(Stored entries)
+ + + +
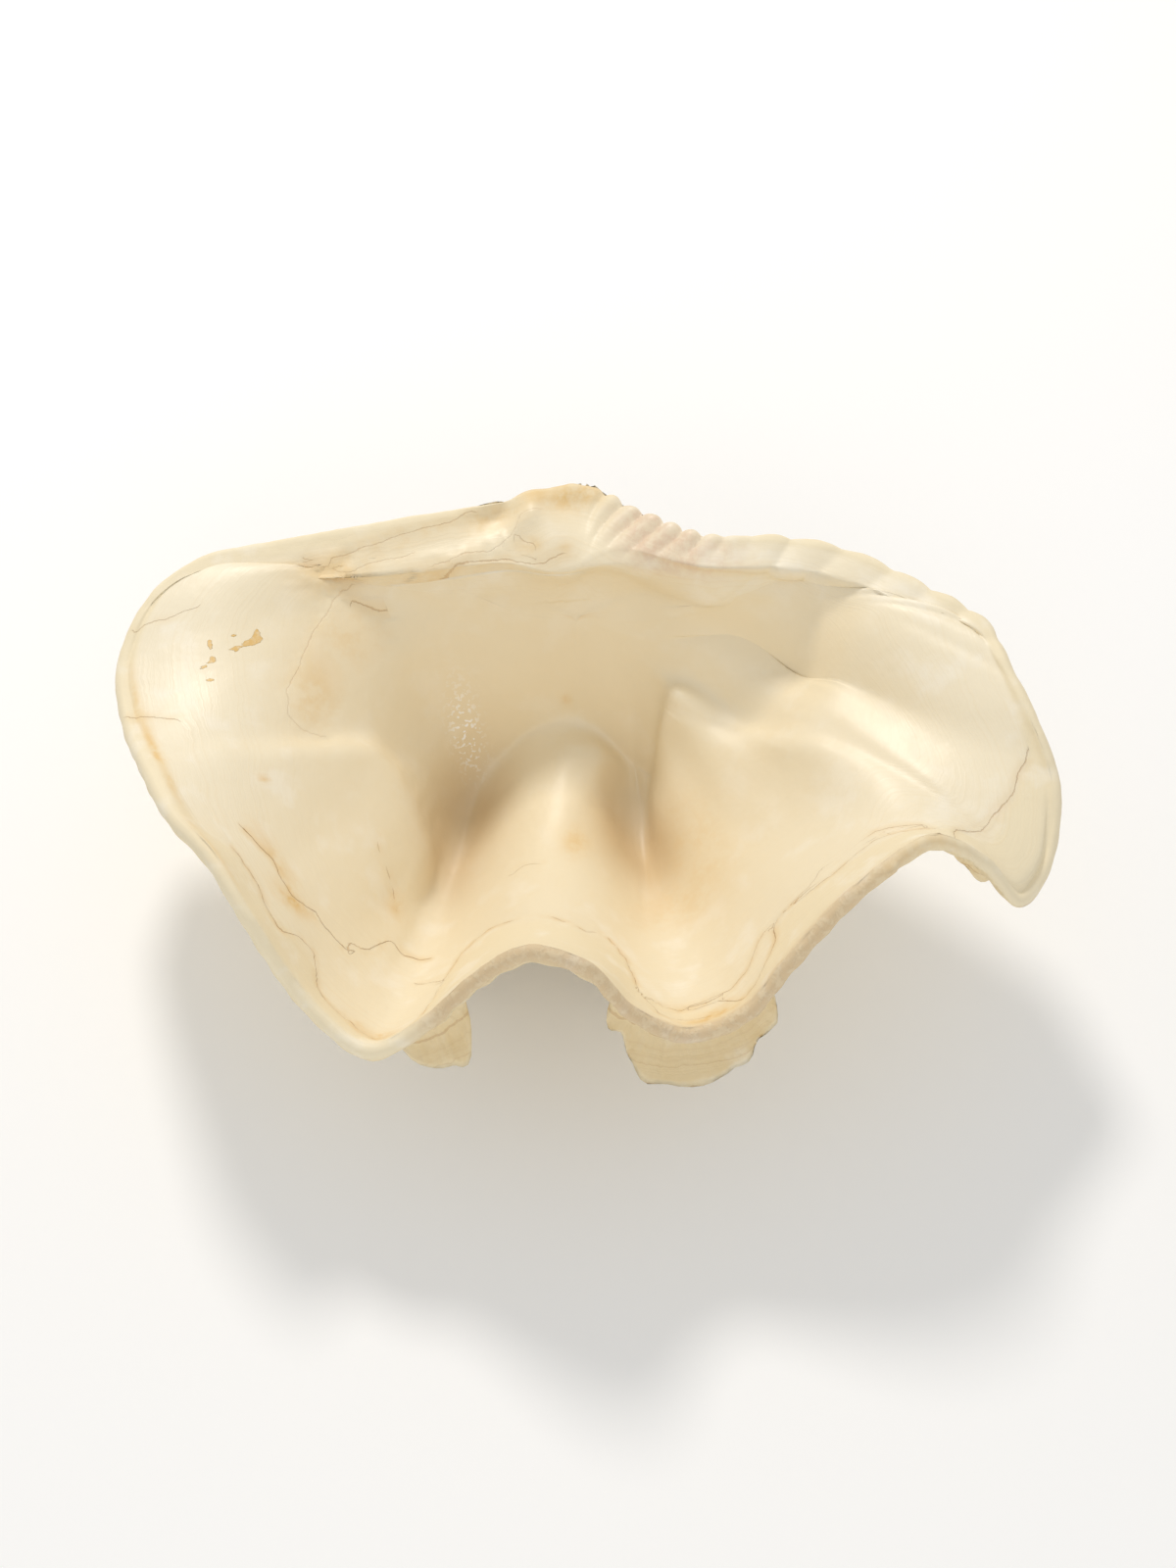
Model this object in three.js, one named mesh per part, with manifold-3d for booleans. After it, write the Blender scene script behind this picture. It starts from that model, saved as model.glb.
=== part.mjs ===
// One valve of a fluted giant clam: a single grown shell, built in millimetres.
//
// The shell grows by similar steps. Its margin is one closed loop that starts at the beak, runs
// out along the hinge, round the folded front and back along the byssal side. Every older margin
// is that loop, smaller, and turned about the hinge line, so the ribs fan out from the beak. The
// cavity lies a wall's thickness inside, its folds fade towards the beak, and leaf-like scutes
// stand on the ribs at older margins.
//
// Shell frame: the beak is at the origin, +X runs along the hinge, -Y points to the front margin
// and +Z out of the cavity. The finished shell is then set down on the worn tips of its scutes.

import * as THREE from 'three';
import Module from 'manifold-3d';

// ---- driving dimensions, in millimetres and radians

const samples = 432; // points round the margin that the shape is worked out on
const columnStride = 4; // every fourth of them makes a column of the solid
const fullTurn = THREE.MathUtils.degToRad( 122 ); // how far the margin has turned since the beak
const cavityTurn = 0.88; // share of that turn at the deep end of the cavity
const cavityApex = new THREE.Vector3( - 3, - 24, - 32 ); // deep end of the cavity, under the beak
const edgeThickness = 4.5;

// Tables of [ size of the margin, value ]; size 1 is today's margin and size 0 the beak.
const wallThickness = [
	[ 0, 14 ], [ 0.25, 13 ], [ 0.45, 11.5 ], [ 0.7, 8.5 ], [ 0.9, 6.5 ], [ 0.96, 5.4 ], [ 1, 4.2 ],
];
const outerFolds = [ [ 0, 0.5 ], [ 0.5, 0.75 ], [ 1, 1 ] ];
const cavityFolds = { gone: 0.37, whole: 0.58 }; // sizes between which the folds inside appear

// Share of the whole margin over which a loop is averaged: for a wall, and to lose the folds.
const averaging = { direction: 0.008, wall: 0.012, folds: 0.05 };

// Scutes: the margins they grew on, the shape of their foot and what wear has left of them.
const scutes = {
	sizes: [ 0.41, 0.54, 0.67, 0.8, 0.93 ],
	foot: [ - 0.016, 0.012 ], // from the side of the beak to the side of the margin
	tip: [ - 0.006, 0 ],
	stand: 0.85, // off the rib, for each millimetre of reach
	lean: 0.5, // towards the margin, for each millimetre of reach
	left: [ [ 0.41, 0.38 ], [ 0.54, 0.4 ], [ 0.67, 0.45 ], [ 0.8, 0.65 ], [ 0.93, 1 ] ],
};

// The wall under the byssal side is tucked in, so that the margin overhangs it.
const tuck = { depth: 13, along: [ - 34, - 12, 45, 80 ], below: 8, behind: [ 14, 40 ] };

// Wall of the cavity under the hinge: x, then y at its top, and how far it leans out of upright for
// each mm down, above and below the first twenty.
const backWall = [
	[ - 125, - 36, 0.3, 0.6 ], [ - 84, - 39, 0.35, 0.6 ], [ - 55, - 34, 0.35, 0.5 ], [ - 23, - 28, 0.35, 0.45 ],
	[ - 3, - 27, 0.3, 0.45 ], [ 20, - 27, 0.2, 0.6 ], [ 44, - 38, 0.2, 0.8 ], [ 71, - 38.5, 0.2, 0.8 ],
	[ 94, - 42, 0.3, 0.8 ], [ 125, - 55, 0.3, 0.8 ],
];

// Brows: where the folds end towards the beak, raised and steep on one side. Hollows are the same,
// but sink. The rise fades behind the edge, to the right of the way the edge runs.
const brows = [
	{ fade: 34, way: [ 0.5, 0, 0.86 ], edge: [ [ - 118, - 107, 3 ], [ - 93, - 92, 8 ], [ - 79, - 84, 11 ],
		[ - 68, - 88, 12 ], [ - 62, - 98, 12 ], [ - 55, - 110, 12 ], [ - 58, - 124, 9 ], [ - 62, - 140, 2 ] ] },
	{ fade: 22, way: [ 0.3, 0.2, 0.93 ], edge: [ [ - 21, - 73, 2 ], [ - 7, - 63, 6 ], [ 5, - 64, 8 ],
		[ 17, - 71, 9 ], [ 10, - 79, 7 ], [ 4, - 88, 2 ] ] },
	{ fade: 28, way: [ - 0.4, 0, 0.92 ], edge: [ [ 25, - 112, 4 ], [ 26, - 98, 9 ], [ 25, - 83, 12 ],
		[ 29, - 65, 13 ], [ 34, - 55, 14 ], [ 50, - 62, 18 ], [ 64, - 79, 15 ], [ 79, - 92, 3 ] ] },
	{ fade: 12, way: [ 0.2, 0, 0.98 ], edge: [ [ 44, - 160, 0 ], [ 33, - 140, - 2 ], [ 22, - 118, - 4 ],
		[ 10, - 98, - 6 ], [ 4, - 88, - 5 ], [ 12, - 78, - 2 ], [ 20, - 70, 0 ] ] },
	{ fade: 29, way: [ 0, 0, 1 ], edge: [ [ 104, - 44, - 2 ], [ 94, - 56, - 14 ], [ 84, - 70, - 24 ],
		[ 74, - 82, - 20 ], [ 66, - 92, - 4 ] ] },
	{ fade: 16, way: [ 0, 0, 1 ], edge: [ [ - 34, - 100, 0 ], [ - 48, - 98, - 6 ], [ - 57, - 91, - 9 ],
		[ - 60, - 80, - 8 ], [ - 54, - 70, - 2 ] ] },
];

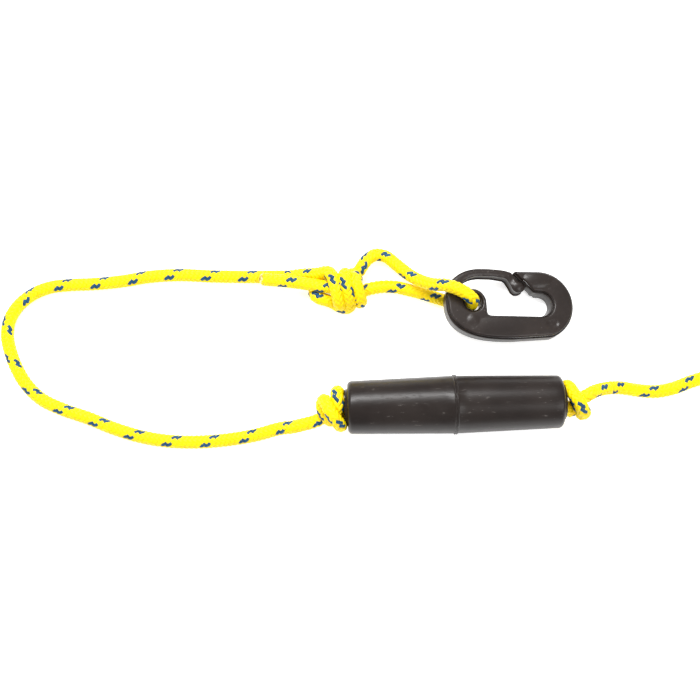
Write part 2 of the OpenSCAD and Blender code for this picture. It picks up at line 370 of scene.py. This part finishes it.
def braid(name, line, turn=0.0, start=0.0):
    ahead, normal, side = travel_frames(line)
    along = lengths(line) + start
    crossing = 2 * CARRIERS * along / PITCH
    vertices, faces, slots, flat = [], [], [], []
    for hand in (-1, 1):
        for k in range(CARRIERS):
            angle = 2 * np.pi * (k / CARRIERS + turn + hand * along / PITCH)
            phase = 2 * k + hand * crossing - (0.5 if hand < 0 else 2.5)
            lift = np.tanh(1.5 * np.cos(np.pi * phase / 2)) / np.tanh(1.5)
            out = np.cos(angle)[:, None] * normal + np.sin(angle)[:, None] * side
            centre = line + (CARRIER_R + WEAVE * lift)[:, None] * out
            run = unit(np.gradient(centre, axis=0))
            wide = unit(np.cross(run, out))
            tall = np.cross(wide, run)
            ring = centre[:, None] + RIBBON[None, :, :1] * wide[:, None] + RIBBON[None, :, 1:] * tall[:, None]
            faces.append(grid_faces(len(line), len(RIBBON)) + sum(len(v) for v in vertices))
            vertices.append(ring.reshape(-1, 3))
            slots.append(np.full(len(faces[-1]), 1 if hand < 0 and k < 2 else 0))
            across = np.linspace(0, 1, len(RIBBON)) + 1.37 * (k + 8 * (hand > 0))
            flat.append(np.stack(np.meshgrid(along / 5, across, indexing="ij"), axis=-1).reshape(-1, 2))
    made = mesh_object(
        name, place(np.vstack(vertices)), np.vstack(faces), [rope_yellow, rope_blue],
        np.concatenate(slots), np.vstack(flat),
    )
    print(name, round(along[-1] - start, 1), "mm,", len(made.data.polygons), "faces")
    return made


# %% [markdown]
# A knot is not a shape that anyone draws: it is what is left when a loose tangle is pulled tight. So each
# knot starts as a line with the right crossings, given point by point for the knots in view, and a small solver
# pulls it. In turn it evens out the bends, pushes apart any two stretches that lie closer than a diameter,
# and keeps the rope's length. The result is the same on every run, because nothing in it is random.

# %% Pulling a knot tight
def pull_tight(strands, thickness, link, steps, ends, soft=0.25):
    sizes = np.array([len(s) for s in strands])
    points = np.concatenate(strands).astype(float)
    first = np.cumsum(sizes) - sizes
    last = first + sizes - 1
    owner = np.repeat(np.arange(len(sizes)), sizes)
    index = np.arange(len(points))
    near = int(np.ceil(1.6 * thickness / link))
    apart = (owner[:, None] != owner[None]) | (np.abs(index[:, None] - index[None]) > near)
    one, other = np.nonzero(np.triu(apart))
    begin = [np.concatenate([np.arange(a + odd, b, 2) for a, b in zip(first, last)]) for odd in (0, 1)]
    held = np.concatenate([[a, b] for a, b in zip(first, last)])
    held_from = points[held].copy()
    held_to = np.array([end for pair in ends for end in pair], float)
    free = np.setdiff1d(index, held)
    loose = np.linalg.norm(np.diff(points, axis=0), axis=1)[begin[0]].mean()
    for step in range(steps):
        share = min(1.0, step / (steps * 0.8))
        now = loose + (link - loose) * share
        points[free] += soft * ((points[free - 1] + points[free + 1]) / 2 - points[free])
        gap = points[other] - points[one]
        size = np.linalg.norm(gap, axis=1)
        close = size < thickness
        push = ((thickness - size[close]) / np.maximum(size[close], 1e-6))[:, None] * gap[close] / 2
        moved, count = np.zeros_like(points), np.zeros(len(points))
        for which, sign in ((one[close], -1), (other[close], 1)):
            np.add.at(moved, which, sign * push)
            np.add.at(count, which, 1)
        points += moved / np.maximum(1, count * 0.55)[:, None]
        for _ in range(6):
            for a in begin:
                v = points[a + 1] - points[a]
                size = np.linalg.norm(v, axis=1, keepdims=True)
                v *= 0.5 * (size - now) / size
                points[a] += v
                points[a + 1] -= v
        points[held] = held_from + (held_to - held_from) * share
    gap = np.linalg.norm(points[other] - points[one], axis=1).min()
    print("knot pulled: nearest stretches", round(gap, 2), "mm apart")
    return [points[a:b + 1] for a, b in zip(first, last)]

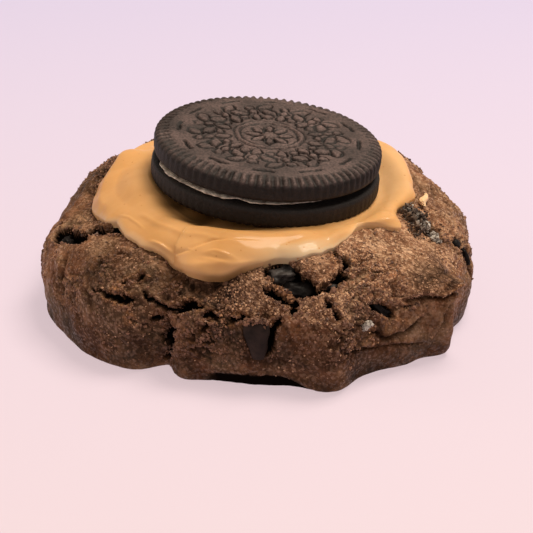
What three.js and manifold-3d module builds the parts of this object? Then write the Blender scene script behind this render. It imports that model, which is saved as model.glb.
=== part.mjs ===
+ + + +
INSTRUCTION: The required output is the exact run of lines from the beginning of the listing above to the line that contains "const edgeThickness = 4.5;", inclusive of both.

ANSWER:
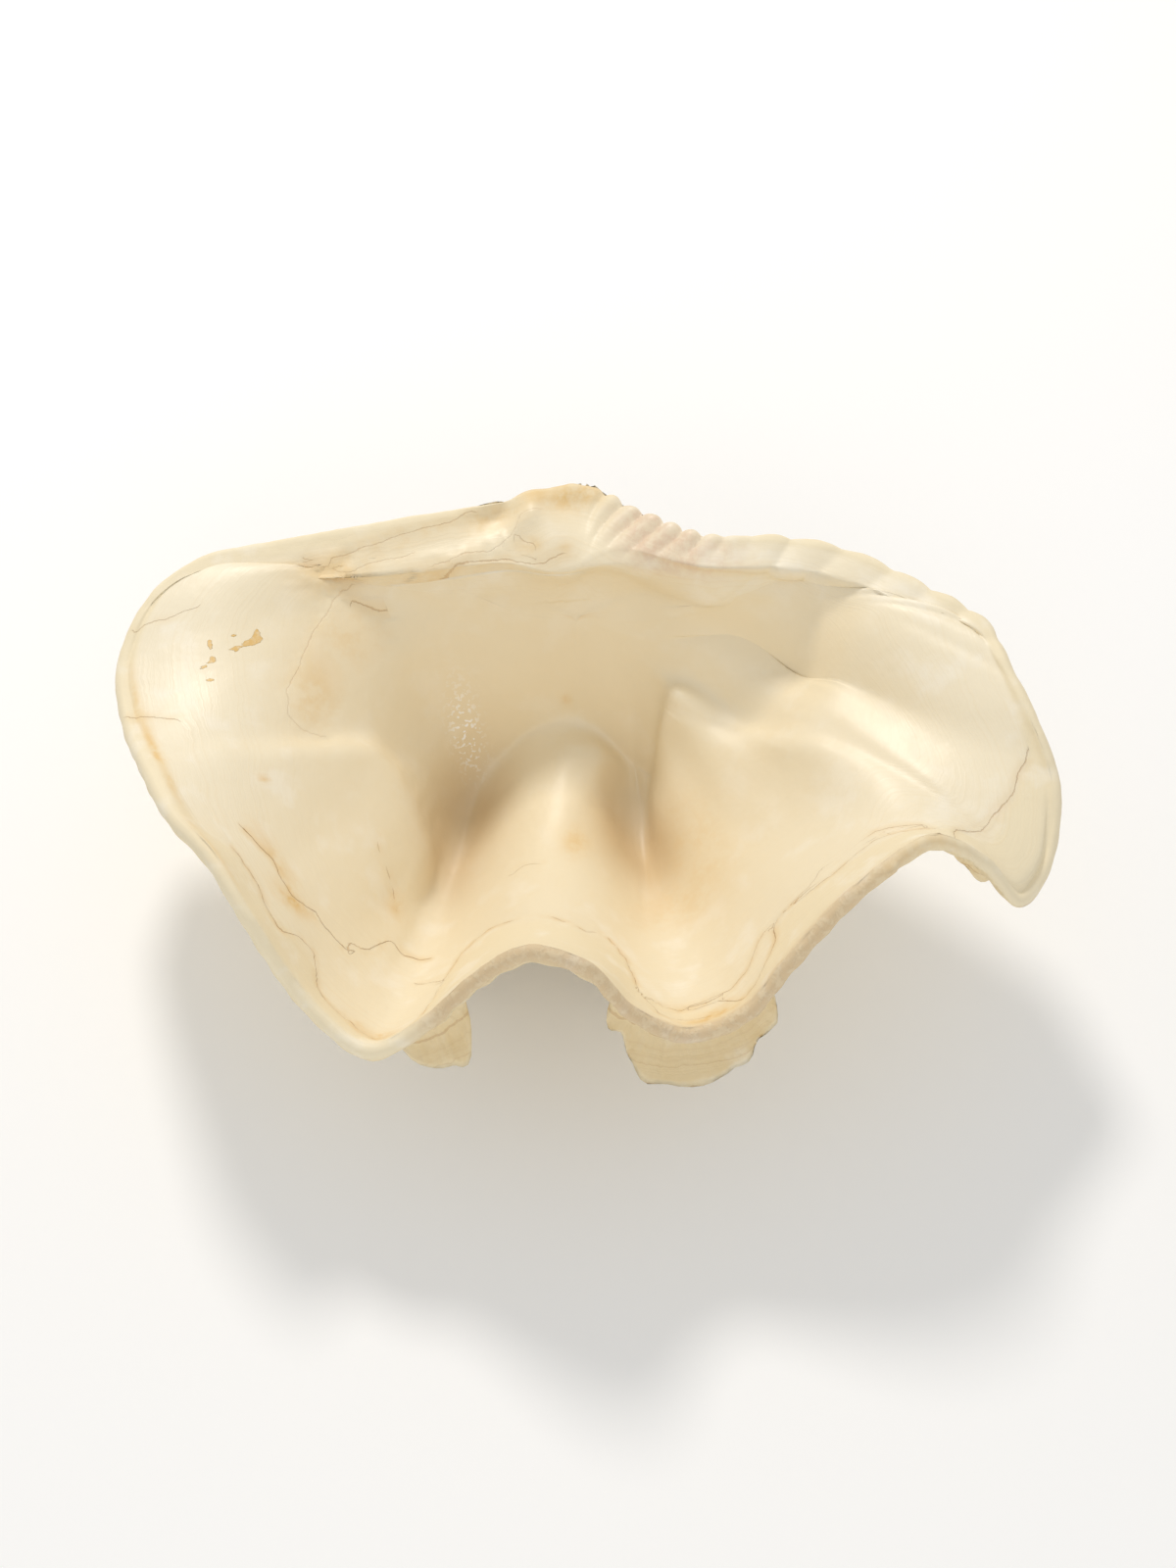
Model this object in three.js, one named mesh per part, with manifold-3d for booleans. After it, write the Blender scene script behind this picture. It starts from that model, saved as model.glb.
=== part.mjs ===
// One valve of a fluted giant clam: a single grown shell, built in millimetres.
//
// The shell grows by similar steps. Its margin is one closed loop that starts at the beak, runs
// out along the hinge, round the folded front and back along the byssal side. Every older margin
// is that loop, smaller, and turned about the hinge line, so the ribs fan out from the beak. The
// cavity lies a wall's thickness inside, its folds fade towards the beak, and leaf-like scutes
// stand on the ribs at older margins.
//
// Shell frame: the beak is at the origin, +X runs along the hinge, -Y points to the front margin
// and +Z out of the cavity. The finished shell is then set down on the worn tips of its scutes.

import * as THREE from 'three';
import Module from 'manifold-3d';

// ---- driving dimensions, in millimetres and radians

const samples = 432; // points round the margin that the shape is worked out on
const columnStride = 4; // every fourth of them makes a column of the solid
const fullTurn = THREE.MathUtils.degToRad( 122 ); // how far the margin has turned since the beak
const cavityTurn = 0.88; // share of that turn at the deep end of the cavity
const cavityApex = new THREE.Vector3( - 3, - 24, - 32 ); // deep end of the cavity, under the beak
const edgeThickness = 4.5;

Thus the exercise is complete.